Lagos state governor Babajide Sanwo-Olu said about 25 people had been wounded, adding that authorities were investigating the death of one man by “blunt force trauma to the head”. It is unclear if he was a demonstrator.
On Wednesday he called for flags to be lowered at government buildings and an “immediate suspension” of all state activities over the next three days.
“There are no excuses for the unfortunate incident that took place last night, and as the governor, I apologize for every action and inaction,” he tweeted.
Mr Sanwo-Olu told the BBC’s Newshour programme that the military had been present at the scene, despite public assurances that soldiers would not deploy until after the start of a curfew at 21:00.
“I think about seven o’clock or thereabouts there was a small unit of the military that went [to Lekki] and we heard that gunshots were fired,” he said.
President Buhari did not directly refer to the shootings in a statement on Wednesday, but called on people to have patience as police reforms “gather pace”, and appealed for “understanding and calm”.

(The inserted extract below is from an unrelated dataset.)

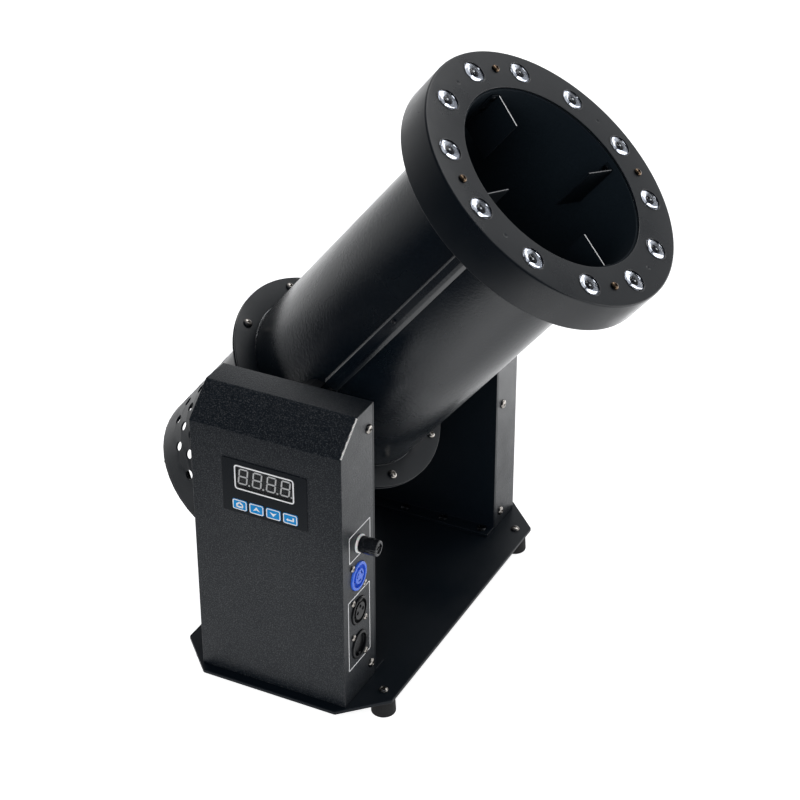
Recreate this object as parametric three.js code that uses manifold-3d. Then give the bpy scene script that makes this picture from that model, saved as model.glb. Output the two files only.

What’s been the international reaction?
Protests have taken place in the UK, South Africa and Kenya against police brutality in Nigeria, while officials around the world condemned Tuesday’s events.
EU foreign policy chief Josep Borrell said it was “alarming to learn that several people have been killed and injured during the ongoing protests”, adding it is “crucial” to bring those responsible to justice.
UN Secretary General Antonio Guterres called on police “to act at all times with maximum restraint while calling on protestors to demonstrate peacefully and to refrain from violence”, his spokesman said on Wednesday.
Former US Secretary of State Hillary Clinton called on President Buhari and the army “to stop killing young #EndSARS protesters” in a tweet.
And US Democratic presidential candidate Joe Biden also urged authorities to end the “violent crackdown on protesters”.